Он вспоминал как хорошо они сидели рядом на завалинке возле дома, и лёгкий румянец покрывал впалые стариковские щёки. Он вспоминал её молодой, тоненькой девчонкой с тугой косой, и тоска по ушедшим годам медленно ела его изнутри. Казалось, что будь она рядом и все бы наладилось и вернулась бы жизнь на свою колею, но, шёл дождь, а бабка всё не шла.
Он умер ночью, и воспоминания, бередившие его душу в последние дни, остались мягкой детской улыбкой на стариковском лице. Кто-то счёл это  болезненной гримасой, ужасаясь той боли, что пережил старый человек.

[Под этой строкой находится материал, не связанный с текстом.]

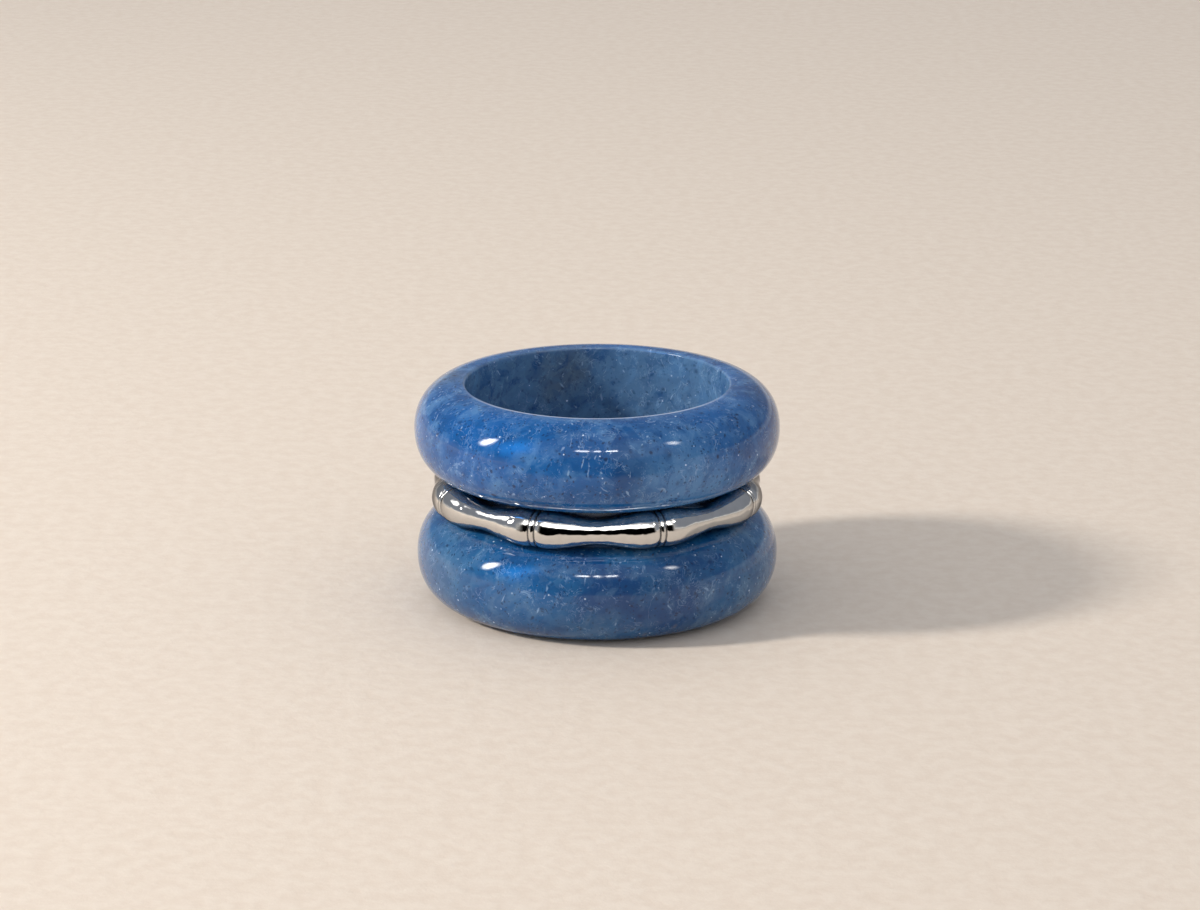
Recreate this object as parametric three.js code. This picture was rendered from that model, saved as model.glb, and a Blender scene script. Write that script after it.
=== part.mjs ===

И только она, помнившая его молодым и юным, видела эту улыбку с ямочкой на одной щеке, в которую влюбилась тогда навсегда и бесповоротно, связав свою жизнь с его, в один узел.
Она прожила ещё месяц, практически не выходя из дома. Ни ласковое утреннее солнце, ни заботливое внимание обеих дочерей  больше  не радовали её.
Длинными бессонными ночами она думала о том, что последние дни своей жизни они могли быть рядом, пусть без заботы и внимания дочерей, пусть одни, и пусть бы им было трудно, они бы пережили и это, главное, они были бы рядом...
Не разлучайте стариков, прошу вас, не разлучайте!